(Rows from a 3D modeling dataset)

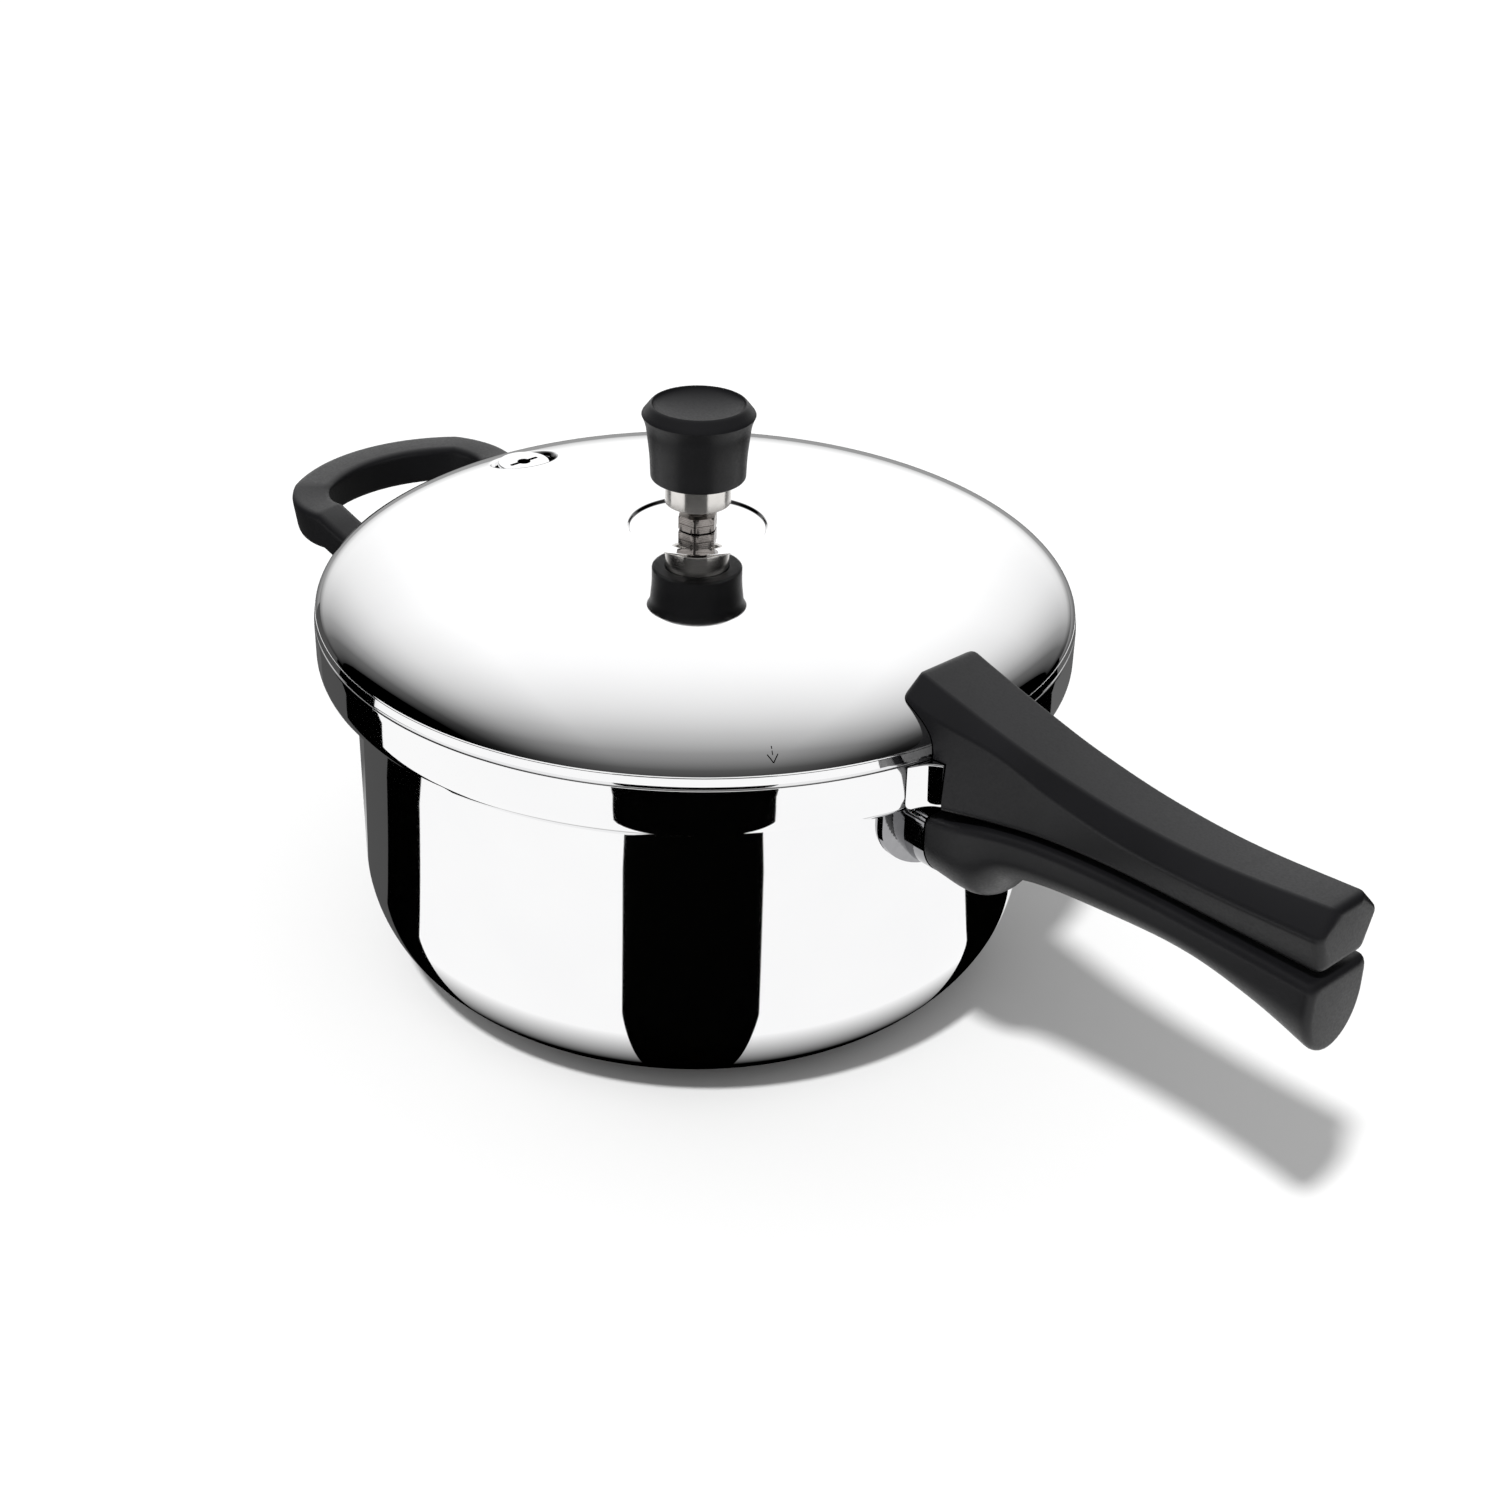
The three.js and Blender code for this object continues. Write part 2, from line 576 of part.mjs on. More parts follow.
function makeLidHandle() {
  const start = lidRadius - handleOverlap;
  const at = (share) => lidRadius + handleReach * share;
  const top = through([
    [start, neckLevel + 18],
    [at(-0.03), neckLevel + 15.3],
    [at(0.15), neckLevel + 10.2],
    [at(0.3), neckLevel + 6.8],
    [at(0.5), neckLevel + 4],
    [at(0.72), neckLevel + 3.4],
    [handleEnd, neckLevel + 6],
  ]);
  const widestLevel = through([
    [start, neckLevel + 12],
    [at(-0.03), neckLevel + 9.5],
    [at(0.15), neckLevel + 6.3],
    [at(0.3), neckLevel + 1.6],
    [at(0.5), neckLevel - 1.8],
    [at(0.72), neckLevel - 2],
    [handleEnd, neckLevel - 0.4],
  ]);
  const topHalf = through([
    [start, 10],
    [at(0.3), 8.6],
    [handleEnd, 6],
  ]);
  const bottomHalf = through([
    [start, 16.6],
    [lidRadius, 16.6],
    [at(0.15), 13.6],
    [at(0.3), 11.4],
    [at(0.55), 9.8],
    [handleEnd, 8.6],
  ]);
  const widest = through([
    [start, 15.6],
    [at(-0.03), 15],
    [at(0.15), 12.6],
    [at(0.3), 12],
    [handleEnd, 12],
  ]);
  const stations = [start, start + 1.2, ...spread(start + 4, handleEnd - 3, 17), handleEnd - 1, handleEnd];
  const rings = stations.map((x) => {
    const lead = Math.max(0, start + 1.2 - x);
    const shrink = Math.max(0, x - handleEnd + 2) * 0.8 + lead;
    const high = top(x) - shrink;
    const low = handleUnderside(Math.max(x, lidRadius)) + shrink;
    const right = [
      [topHalf(x) - 1.2 - shrink, high],
      [topHalf(x) - shrink, high - 0.6],
      [widest(x) - shrink, widestLevel(x)],
      [bottomHalf(x) - shrink, low + 2],
      [bottomHalf(x) - 2 - shrink, low],
    ];
    const left = right.map(([y, z]) => [-y, z]).reverse();
    return right.concat(left).map(([y, z]) => vec(x, y, z));
  });
  const face = lidRadius + handleStandoff;
  const tongueEnd = Math.max(...Object.values(lidScrews)) + 7 + clearance;
  let handle = loft(rings)
    .subtract(lidEnvelope(clearance))
    .subtract(box(start - 5, face, 40, lugBottom - 30, skirtTop - 0.9 + clearance))
    .subtract(
      box(
        lidRadius,
        tongueEnd,
        7 + clearance,
        lidTongueLevel - clearance,
        lidTongueLevel + tongueThickness + clearance,
      ),
    );
  for (const [name, x] of Object.entries(lidScrews)) {
    const bore = disc(2.2, lidScrewSeat - 1, lidTongueLevel + 6.5).add(
      disc(3.7, lidScrewSeat - 20, lidScrewSeat),
    );
    handle = handle.subtract(bore.translate([x, 0, 0]));
    const made = screw(3.3, 1.9, lidScrewSeat - clearance, lidTongueLevel + 6);
    add(name, made.translate([x, 0, 0]), darkSteel);
  }
  add("lid_handle", handle, phenolic);
}

// ---- Steam vent ----

const ventLevel = padTop + clearance;
const hexagonTop = ventLevel + ventHexagonHeight;
const nozzleTip = hexagonTop + ventStemHeight;

function makeVent() {
  const sealTop = padTop - domeWall - clearance;
  const nutTop = sealTop - 2.3 - clearance;
  const spigotEnd = nutTop - 5.5;
  const pipe = hexagon(ventHexagon, ventLevel, hexagonTop, ventHexagonTurn)
    .add(disc(ventStemRadius, ventLevel, nozzleTip - 1))
    .add(disc(ventStemRadius - 0.7, ventLevel, nozzleTip))
    .add(disc(ventThreadRadius, spigotEnd, ventLevel + 1))
    .subtract(disc(ventBoreRadius, spigotEnd - 1, nozzleTip + 1));
  add("vent_pipe", pipe, steel);
  add("vent_seal", ring(ventThreadRadius + clearance, 8.5, sealTop - 2.3, sealTop), silicone);
  const nut = hexagon(8, nutTop - 3.7, nutTop).subtract(disc(ventThreadRadius + clearance, 0, padTop));
  add("vent_nut", nut, darkSteel);
}

// ---- Safety valve ----

function makeSafetyValve() {
  const place = [-valveOffset, 0, 0];
  const base = valveSeat + clearance;
  const top = base + 2.3;
  const underside = valveSeat - 2.4;
  const shankEnd = underside - 8;
  const plugBore = 1.8;
  const slot = box(-5.2, 5.2, 0.55, top - 0.8, top + 1).rotate([0, 0, 90]);
  const body = turned(
    [
      [0, shankEnd],
      [valveShankRadius, shankEnd],
      [valveShankRadius, base],
      [valveRadius, base],
      [valveRadius, top - 0.6],
      [valveRadius - 0.6, top],
      [0, top],
    ],
    36,
  )
    .subtract(disc(plugBore, shankEnd - 1, top + 1))
    .subtract(slot);
  add("safety_valve_body", body.translate(place), steel);
  add("fusible_plug", disc(plugBore - clearance, shankEnd + 1, top - 1.2, 20).translate(place), alloy);
  const sealLow = underside - clearance - 2;
  const seal = ring(valveShankRadius + clearance, 9, sealLow, underside - clearance);
  add("safety_valve_seal", seal.translate(place), silicone);
  const nut = hexagon(8, sealLow - clearance - 3.6, sealLow - clearance);
  const threaded = nut.subtract(disc(valveShankRadius + clearance, 0, padTop));
  add("safety_valve_nut", threaded.translate(place), darkSteel);
}

// ---- Regulator weight ----

function makeRegulator() {
  const sleeveLow = hexagonTop + sleeveStandoff;
  const sleeveTop = sleeveLow + sleeveLength;
  const cavityTop = nozzleTip + 2;
  const knobLow = sleeveLow + knobRise;
  const knobTop = knobLow + knobHeight;
  const socketTop = sleeveTop + clearance;
  const insertTop = socketTop + 2.7;
  const bore = pinRadius + clearance;

  const clipOuter = sleeveRadius - sleeveWall - clearance;
  const clip = ring(ventStemRadius + clearance, clipOuter, sleeveLow + 3, sleeveLow + 4);
  add("weight_clip", clip, darkSteel);

  const sleeve = turned(
    [
      [sleeveRadius - sleeveWall, sleeveLow],
      [sleeveRadius - 0.3, sleeveLow],
      [sleeveRadius, sleeveLow + 0.3],
      [sleeveRadius, sleeveTop],
      [bore, sleeveTop],
      [bore, cavityTop],
      [sleeveRadius - sleeveWall, cavityTop],
      [sleeveRadius - sleeveWall, sleeveLow],
    ],
    36,
  );
  add("weight_sleeve", sleeve, steel);

  const seatLevel = nozzleTip + clearance;
  const pin = turned(
    [
      [0, seatLevel],
      [ventBoreRadius * 0.5, seatLevel],
      [pinRadius, seatLevel + 2.5],
      [pinRadius, insertTop],
      [0, insertTop],
    ],
    24,
  );
  add("weight_pin", pin, darkSteel);
  add("weight_insert", ring(bore, insertRadius, socketTop, insertTop), brass);

  const socket = sleeveRadius + clearance;
  const knob = turned(
    [
      [socket, knobLow],
      [knobFootRadius - 0.8, knobLow],
      [knobFootRadius, knobLow + 0.8],
      [knobRimRadius - 1.2, knobTop - 7],
      [knobRimRadius, knobTop - 3.3],
      [knobRimRadius - 1.4, knobTop - 1.2],
      [knobRimRadius - 2.5, knobTop],
      ...arc(0, knobTop, knobRimRadius - 3.2, 3.9, 0, -90, 4),
      [0, insertTop + clearance],
      [insertRadius + clearance, insertTop + clearance],
      [insertRadius + clearance, socketTop],
      [socket, socketTop],
      [socket, knobLow],
    ],
    36,
  );
  add("weight_knob", knob, phenolic);
}

makePotBody();
makePotBracket();
makePotHandle();
makeHelper();
makeGasket();
makeLidShell();
makeLidBracket();
makeLidHandle();
makeVent();
makeSafetyValve();
makeRegulator();

export default cooker;
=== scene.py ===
import bisect
import math

import bmesh
import bpy
from mathutils import Matrix, Vector


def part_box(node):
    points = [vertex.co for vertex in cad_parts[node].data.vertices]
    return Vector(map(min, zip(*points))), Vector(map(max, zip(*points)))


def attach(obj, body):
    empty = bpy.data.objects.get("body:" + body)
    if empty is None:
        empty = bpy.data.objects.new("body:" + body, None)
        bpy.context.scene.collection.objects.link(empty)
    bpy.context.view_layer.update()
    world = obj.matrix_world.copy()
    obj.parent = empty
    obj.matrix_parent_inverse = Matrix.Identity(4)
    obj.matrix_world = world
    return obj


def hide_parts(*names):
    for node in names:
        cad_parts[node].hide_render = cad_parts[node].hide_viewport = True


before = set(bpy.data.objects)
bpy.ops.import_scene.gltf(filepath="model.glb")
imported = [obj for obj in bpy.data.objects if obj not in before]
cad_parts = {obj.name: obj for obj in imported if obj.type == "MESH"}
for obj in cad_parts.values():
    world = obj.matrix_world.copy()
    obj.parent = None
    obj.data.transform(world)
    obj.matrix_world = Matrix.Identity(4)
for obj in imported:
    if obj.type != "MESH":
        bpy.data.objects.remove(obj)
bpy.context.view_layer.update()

mm = 0.001


def boxMm(node):
    low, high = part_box(node)
    return [v / mm for v in low], [v / mm for v in high]


# sRGB hex to linear
def toLinear(hexColour):
    channels = [int(hexColour[i:i + 2], 16) / 255 for i in (1, 3, 5)]
    return tuple(c / 12.92 if c <= 0.04045 else ((c + 0.055) / 1.055) ** 2.4 for c in channels) + (1.0,)


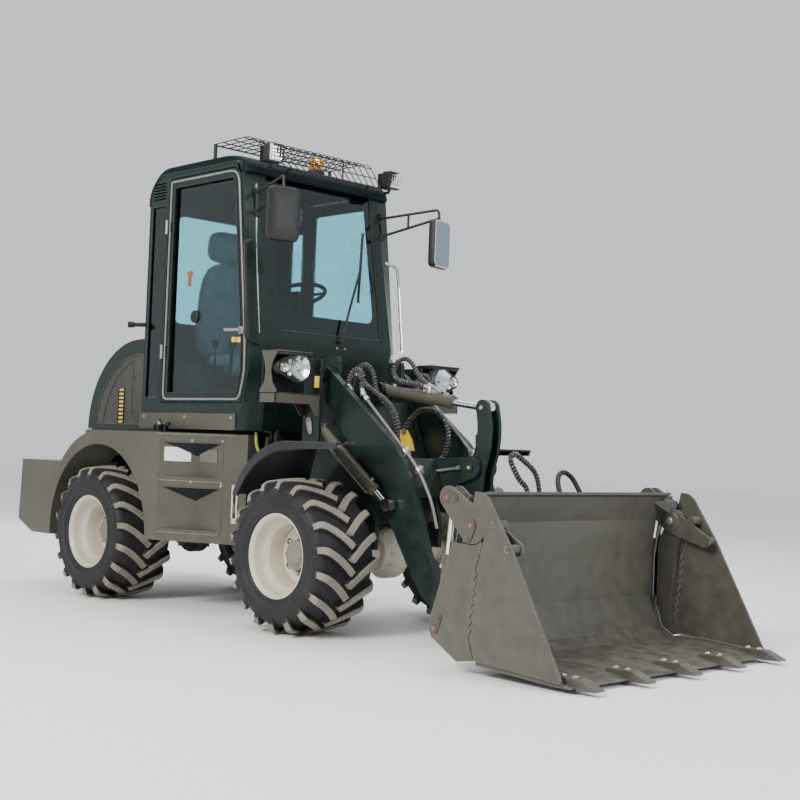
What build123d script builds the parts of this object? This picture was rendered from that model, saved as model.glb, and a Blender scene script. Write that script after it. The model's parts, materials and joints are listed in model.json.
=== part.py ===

### TASK TO COMPLETE
Reproduce verbatim the lines above, from the line with "makePotBody();" through the line with "obj.matrix_world = world".

### REPLY TO THE TASK
makePotBody();
makePotBracket();
makePotHandle();
makeHelper();
makeGasket();
makeLidShell();
makeLidBracket();
makeLidHandle();
makeVent();
makeSafetyValve();
makeRegulator();

export default cooker;
=== scene.py ===
import bisect
import math

import bmesh
import bpy
from mathutils import Matrix, Vector


def part_box(node):
    points = [vertex.co for vertex in cad_parts[node].data.vertices]
    return Vector(map(min, zip(*points))), Vector(map(max, zip(*points)))


def attach(obj, body):
    empty = bpy.data.objects.get("body:" + body)
    if empty is None:
        empty = bpy.data.objects.new("body:" + body, None)
        bpy.context.scene.collection.objects.link(empty)
    bpy.context.view_layer.update()
    world = obj.matrix_world.copy()
    obj.parent = empty
    obj.matrix_parent_inverse = Matrix.Identity(4)
    obj.matrix_world = world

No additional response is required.